Dirigido por Christian Tafdrup, que escreveu o roteiro com seu irmão, Mads Tafdrup, Não Fale o Mal começa na Itália, durante as férias de uma família da Dinamarca: Bjørn (papel de Morten Burian, coadjuvante no recente O Bastardo), sua esposa, Louise (Sidsel Siem Koch), e a menina Agnes. Sob o sol da Toscana, eles conhecem um casal holandês com seu filho: Patrick, encarnado por Fedja van Huêt (o jovem protagonista de Caráter, filme ganhador do Oscar internacional em 1998, representando a Holanda), Karin (Karina Smulders) e Abel, que não fala.
Nas ruazinhas e nos restaurantes italianos, as duas famílias aproximam-se, e surge o convite para os dinamarqueses passarem um fim de semana na casa de campo dos holandeses. A partir daí, Não Fale o Mal ilustra como se comprometer com a civilidade pode ser perigoso — em nome de convenções sociais, anulamos os instintos, a intuição, e permitimos a invasão de nossos limites. Satiriza o embaraço dos escandinavos, que, nas palavras de Christian Tafdrup, "não gostam de falar sobre como estão se sentindo, tentam ser educados e se comportar bem, reprimindo o que realmente pensam". Reflete sobre a aptidão humana para se meter na criação dos filhos dos outros. Ironiza ideais da sociedade contemporânea, como o vegetarianismo e a tolerância. Encena diálogos dolorosos sobre as concessões que fazemos nos relacionamentos. Retrata como pode ser explosiva a combinação da masculinidade frágil (Bjørn) com a masculinidade tóxica (Patrick). Perturba o tempo todo, ora porque nos colocamos no lugar dos personagens, ora porque nos revoltamos com suas decisões erradas.
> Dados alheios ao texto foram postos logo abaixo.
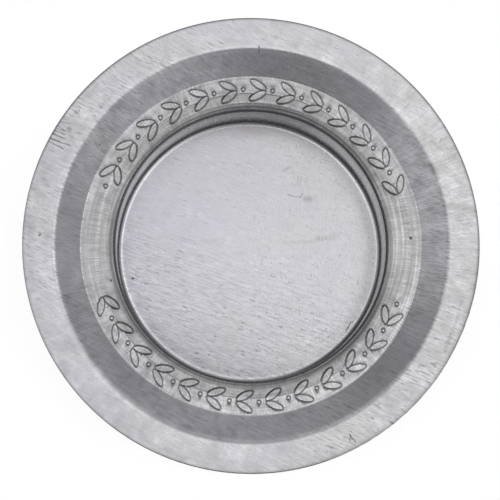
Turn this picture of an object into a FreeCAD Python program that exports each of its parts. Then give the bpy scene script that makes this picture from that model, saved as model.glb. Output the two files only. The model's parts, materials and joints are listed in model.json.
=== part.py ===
# Candle holder lid for a small preserving jar: one disc of thin steel sheet, pressed to shape.
# The flat flange lies on the jar's glass rim, where the jar's screw band clamps it. Inside the
# flange a shallow sloping step drops the sheet into the jar's mouth, to a level ring. From the
# ring a straight-sided well drops further, and a tea light stands in it.
# Millimetres, +Z up. The lid stands on the underside of the well's floor, and the origin is the
# middle of that face.

import FreeCAD
import Part

import math
import os

# The jar that the lid fits
jar_mouth_diameter = 60.3
mouth_clearance = 0.65
flange_width = 4.65

# The candle that stands in the well
tea_light_diameter = 38.5
tea_light_clearance = 1.05
well_depth = 12.0

# The sloping step between the flange and the ring
step_width = 4.0
step_drop = 1.5

# The sheet and its bends, each radius taken on the inside of its bend
sheet_thickness = 0.45
floor_bend = 0.7
mouth_bend = 0.95
step_foot_bend = 0.8
shoulder_bend = 1.75

# The blanked outer edge, broken a little on its upper side
edge_break = 0.15

# Radii from the axis
step_top_radius = jar_mouth_diameter / 2 - mouth_clearance
rim_radius = step_top_radius + flange_width
ring_radius = step_top_radius - step_width
well_radius = tea_light_diameter / 2 + tea_light_clearance

# Heights of the sheet's upper side above the face that the lid stands on
floor_height = sheet_thickness
ring_height = floor_height + well_depth
flange_height = ring_height + step_drop

# A bend takes no more than this share of the shorter run beside it
LARGEST_BEND_SHARE = 0.45

# A bend that turns the sheet further than this is made of several equal arcs
LONGEST_ARC = math.radians(50)

AXIS_POINT = FreeCAD.Vector(0, 0, 0)
AXIS = FreeCAD.Vector(0, 0, 1)
FULL_TURN = 360


def section_point(radius, height):
    """A point of the sheet's section, in the half plane that is turned about the axis."""
    return FreeCAD.Vector(radius, 0, height)


def bend_arc(before, corner, after, radius):
    """The arc that rounds a corner between two straight runs."""
    back = before - corner
    ahead = after - corner
    longest_setback = LARGEST_BEND_SHARE * min(back.Length, ahead.Length)
    back.normalize()
    ahead.normalize()
    half_angle = back.getAngle(ahead) / 2
    setback = min(radius / math.tan(half_angle), longest_setback)
    arc_radius = setback * math.tan(half_angle)
    to_arc = arc_radius / math.sin(half_angle) - arc_radius
    middle = corner + (back + ahead).normalize() * to_arc
    return Part.Arc(corner + back * setback, middle, corner + ahead * setback)


def bent_line(start, bends, end):
    """Wire from start to end. Each bend between them is a corner and the radius that rounds it."""
    corners = [corner for corner, radius in bends]
    befores = [start] + corners[:-1]
    afters = corners[1:] + [end]
    edges = []
    run_start = start
    for before, (corner, radius), after in zip(befores, bends, afters):
        arc = bend_arc(before, corner, after, radius)
        edges.append(Part.LineSegment(run_start, arc.StartPoint).toShape())
        turn = arc.LastParameter - arc.FirstParameter
        count = math.ceil(turn / LONGEST_ARC)
        for index in range(count):
            arc_start = arc.FirstParameter + turn * index / count
            arc_end = arc.FirstParameter + turn * (index + 1) / count
            edges.append(arc.toShape(arc_start, arc_end))
        run_start = arc.EndPoint
    edges.append(Part.LineSegment(run_start, end).toShape())
    return Part.Wire(edges)


def upper_side():
    """The sheet's upper side, from the middle of the well's floor out to the rim."""
    floor_middle = section_point(0, floor_height)
    bends = [
        (section_point(well_radius, floor_height), floor_bend),
        (section_point(well_radius, ring_height), mouth_bend + sheet_thickness),
        (section_point(ring_radius, ring_height), step_foot_bend),
        (section_point(step_top_radius, flange_height), shoulder_bend + sheet_thickness),
    ]
    rim = section_point(rim_radius, flange_height)
    return bent_line(floor_middle, bends, rim)


def is_upper_rim(edge):
    """Whether an edge is the flange's outer circle, on the sheet's upper side."""
    curve = edge.Curve
    if not isinstance(curve, Part.Circle):
        return False
    return math.isclose(curve.Radius, rim_radius) and math.isclose(curve.Center.z, flange_height)


def candle_lid():
    """The whole lid: the sheet's section turned about the axis, with the rim's edge broken."""
    section = upper_side().makeOffset2D(-sheet_thickness, join=0, fill=True, openResult=True)
    pressed = section.revolve(AXIS_POINT, AXIS, FULL_TURN).Solids[0]
    rim = [edge for edge in pressed.Edges if is_upper_rim(edge)]
    rim_break = min(edge_break, LARGEST_BEND_SHARE * sheet_thickness)
    return pressed.makeChamfer(rim_break, rim).Solids[0]


parts = {"candle_lid": candle_lid()}

os.makedirs("parts", exist_ok=True)
for name, shape in parts.items():
    shape.exportStep(f"parts/{name}.step")
    box = shape.optimalBoundingBox()
    print(
        f"{name}: {shape.ShapeType}, {len(shape.Faces)} faces, valid {shape.isValid()}, "
        f"volume {shape.Volume:.1f} mm3, {box.XLength:.2f} x {box.YLength:.2f} x {box.ZLength:.2f} mm, "
        f"lowest point {box.ZMin:.3f}"
    )
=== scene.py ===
"""Looks of a candle holder jar lid: one disc of pressed sheet steel, seen from above.

The lid is a sheet of one thickness. Its section is drawn as a chain of points, spun about the
lid's axis, stamped with a border of leaves and berries on its ring, and dressed in a rolled
steel finish. Lengths are in metres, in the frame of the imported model: the lid stands on z = 0,
+Z runs up its axis, and the photograph's right and up are +X and +Y.
"""

import json
import logging
import math
from dataclasses import dataclass
from enum import Enum

import bpy
from mathutils import Matrix, Vector


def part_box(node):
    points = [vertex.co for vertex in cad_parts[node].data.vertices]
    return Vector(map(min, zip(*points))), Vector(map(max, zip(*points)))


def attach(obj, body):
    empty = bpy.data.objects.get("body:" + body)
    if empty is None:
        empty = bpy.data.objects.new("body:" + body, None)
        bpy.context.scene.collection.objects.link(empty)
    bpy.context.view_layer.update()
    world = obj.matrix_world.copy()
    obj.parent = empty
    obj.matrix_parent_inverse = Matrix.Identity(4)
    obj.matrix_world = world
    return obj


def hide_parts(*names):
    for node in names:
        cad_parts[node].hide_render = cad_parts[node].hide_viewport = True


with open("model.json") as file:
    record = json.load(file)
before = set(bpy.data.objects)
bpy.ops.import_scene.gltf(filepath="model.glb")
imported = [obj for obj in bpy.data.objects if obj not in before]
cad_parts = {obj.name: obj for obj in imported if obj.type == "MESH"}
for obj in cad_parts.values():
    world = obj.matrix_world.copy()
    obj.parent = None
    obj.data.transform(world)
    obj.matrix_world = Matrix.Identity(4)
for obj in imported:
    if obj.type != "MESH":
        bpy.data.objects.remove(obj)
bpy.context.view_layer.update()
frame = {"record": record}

LOG = logging.getLogger("candle_lid")

MM = 0.001
FULL_TURN = 2 * math.pi
QUARTER_TURN = math.pi / 2
BODY = "root"
LID_NODE = "candle_lid"
WELL_MOUNT = "tea_light_well"
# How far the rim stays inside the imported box
BOX_MARGIN = 0.001 * MM

# Points of the sheet that lie closer together than this are merged
MERGE_DISTANCE = 0.0005 * MM

# Places of the colour sockets among a mix node's inputs and outputs
COLOUR_MIX_INPUTS = (0, 6, 7)
COLOUR_MIX_OUTPUT = 2

# Sockets of the node groups that carry vectors, while all others carry numbers
VECTOR_SOCKETS = ("Place", "Spoke", "Middle", "Towards", "Start", "End")

# Gain that brings a noise texture's output to about one either way of zero
NOISE_GAIN = 4.0

# Factors that leave a vector only its level part
LEVEL = (1, 1, 0)

# Least squared length that a stroke is taken to have, so that a point can be a stroke too
LEAST_LENGTH_SQUARED = 1e-6

# Over how much of the cosine, to each side of its bound, a band fades out round the axis
BAND_FADE = 0.25

# Bound of a band that goes all the way round the axis
ALL_ROUND = -2.0


def clear_selection() -> None:
    """Leaves edit mode and deselects every object."""
    if bpy.context.object and bpy.context.object.mode != "OBJECT":
        bpy.ops.object.mode_set(mode="OBJECT")
    bpy.ops.object.select_all(action="DESELECT")


def select_only(*pieces: bpy.types.Object) -> None:
    """Makes some objects the only selected ones, and the first of them the active one."""
    clear_selection()
    for piece in pieces:
        piece.select_set(True)
    bpy.context.view_layer.objects.active = pieces[0]


def join(pieces: list[bpy.types.Object]) -> bpy.types.Object:
    """Joins some objects into the first of them."""
    select_only(*pieces)
    bpy.ops.object.join()
    return bpy.context.object


def apply_modifiers(piece: bpy.types.Object) -> None:
    """Applies a piece's modifiers in order."""
    select_only(piece)
    for name in [modifier.name for modifier in piece.modifiers]:
        bpy.ops.object.modifier_apply(modifier=name)


def mount_radius(name: str) -> float:
    """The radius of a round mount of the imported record, in metres."""
    mounts = {mount["name"]: mount for mount in frame["record"]["mounts"]}
    return mounts[name]["dims"]["r_mm"] * MM


def level_direction(degrees: float) -> Vector:
    """A level unit vector, by its angle from +X."""
    return Vector((math.cos(math.radians(degrees)), math.sin(math.radians(degrees)), 0))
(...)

Se você viu a versão estrelada por James McAvoy e Mackenzie Davis, bancada pela Blumhouse, a mesma produtora das franquias Atividade Paranormal e Sobrenatural e do oscarizado Corra! (2017), saiba que há diferenças cruciais.
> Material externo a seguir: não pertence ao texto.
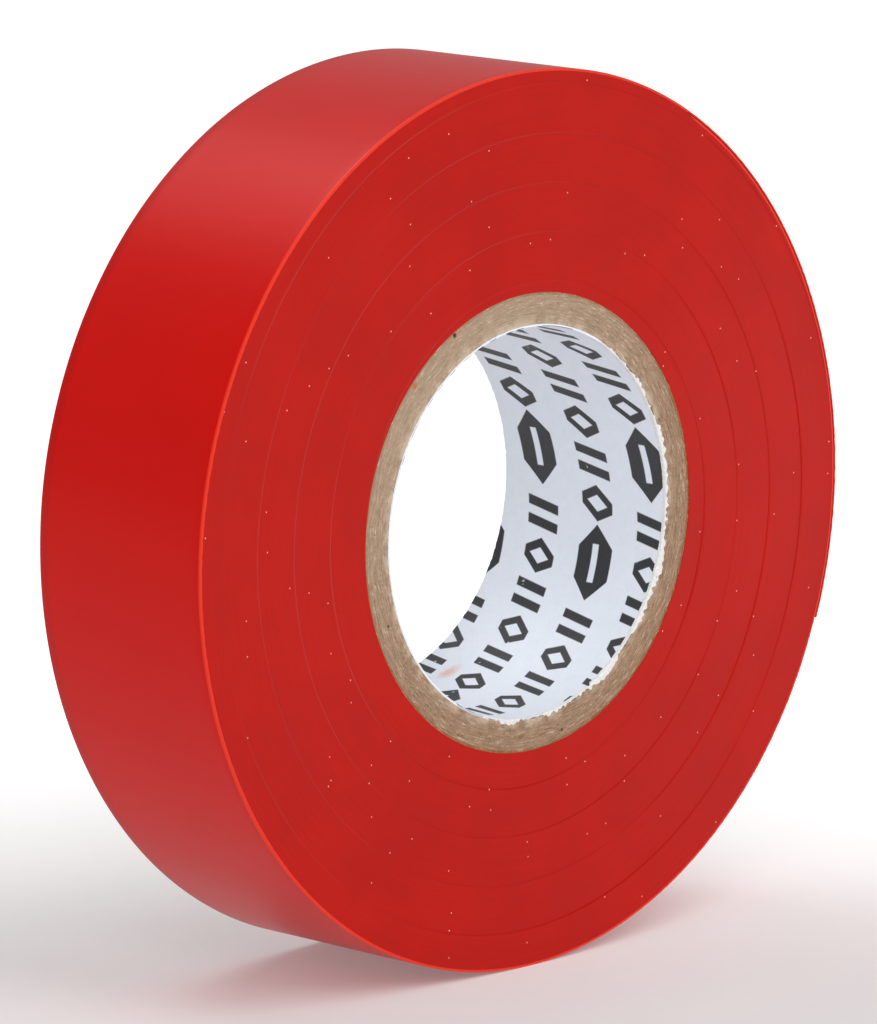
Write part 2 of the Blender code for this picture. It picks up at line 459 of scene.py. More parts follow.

ALERTA DE SPOILERS (mas que não revelam tudo, sério).
A primeira diferença está na representação de Patrick. Nada contra o desempenho de McAvoy na refilmagem, mas, no original, Fedja van Huêt assombra mais justamente por se permitir a tolice ou a vulnerabilidade, enquanto o astro escocês enche a tela com seus braços musculosos e seu olhar alarmante.
O diretor Christian Tafdrup, por sua vez, emprega uma visão mais amarga, mais cínica e mais seca, que contrasta bastante com as decisões tomadas por James Watkins. O filme desse cineasta inglês é tipicamente hollywoodiano, oferecendo pistas, explicações e, fundamentalmente, segurança. A eterna fantasia da reviravolta, a mítica segunda chance. Ainda que seja efetivamente catártico, o final do filme de Watkins vai na contramão da história dinamarquesa, quebrando a lógica narrativa e privando o espectador de um dos epílogos mais dilacerantes que eu já vi. É uma pedrada.
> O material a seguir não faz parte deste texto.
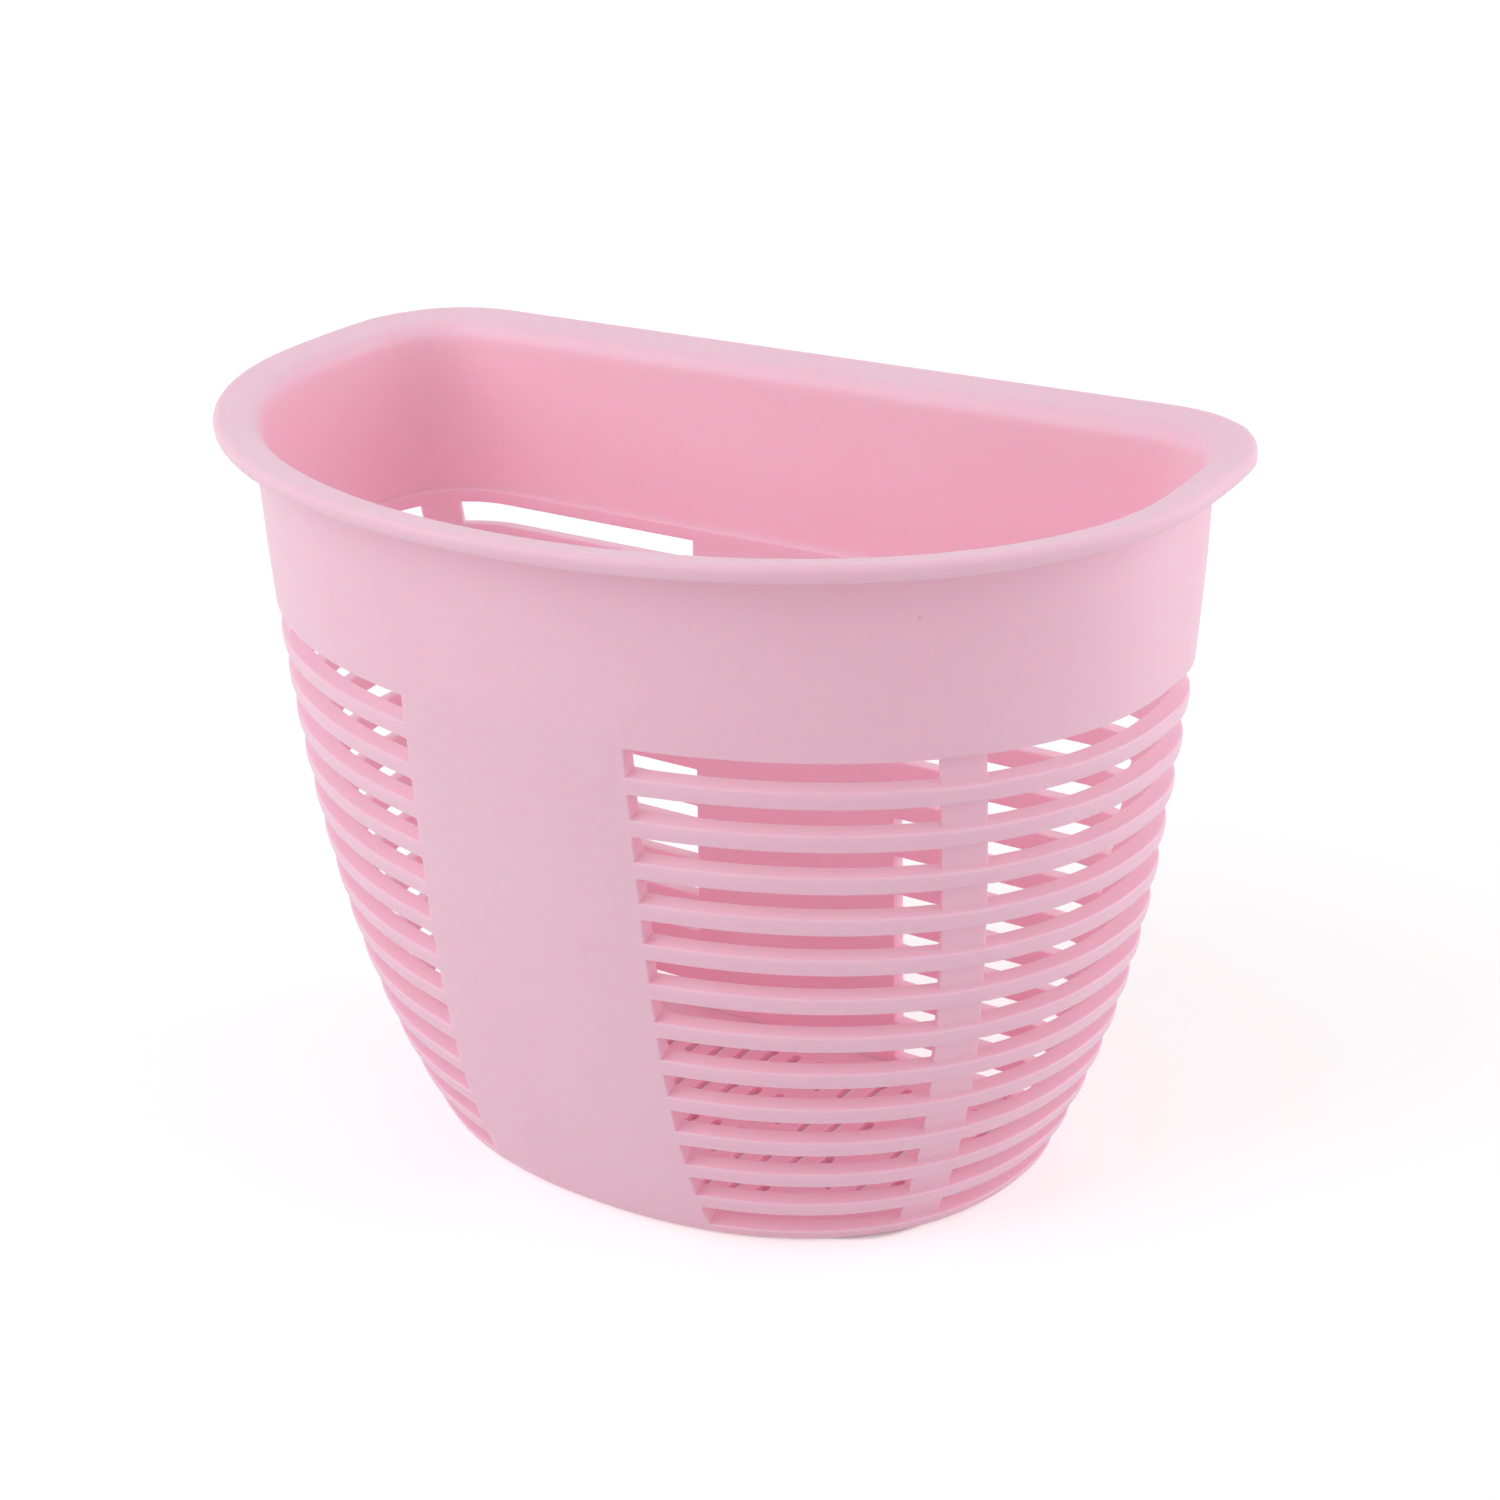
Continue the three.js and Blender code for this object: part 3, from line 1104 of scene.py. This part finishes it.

Em entrevista ao site Games Radar+, Watkins procurou justificar a mudança no final: "Já fiz um filme incrivelmente sombrio antes, então não senti que precisava fazer outro. Você pode proporcionar às pessoas um passeio de montanha-russa totalmente tenso, mas que seja divertido. Diversão entre aspas, é claro. Mas as pessoas precisam de diversão". Em outras palavras, ele entendia que o público precisa sair da sessão de Não Fale o Mal com alguma esperança de que o bem pode vencer o mal. Pelo menos na ficção, não importando quantos erros cometa e com quase nenhum arranhão.
Tafdrup não curtiu. Em entrevista a um programa de rádio de seu país, o Kulturen, criticou as mudanças feitas:
— Não sei o que há com os americanos, mas eles são educados para (produzir e ver) uma história heroica, onde o bem deve vencer o mal. Eles fizeram uma versão extremamente divertida, eficaz e com boas atuações, mas muito menos perigosa. É uma espécie de final feliz, tão enraizado na cultura deles. Quando vi o filme ontem (em Nova York), as pessoas estavam completamente entusiasmadas. Aplaudiram, riram e gritaram. Foi como estar em um show de rock. Já as pessoas que viram o meu filme saíram traumatizadas.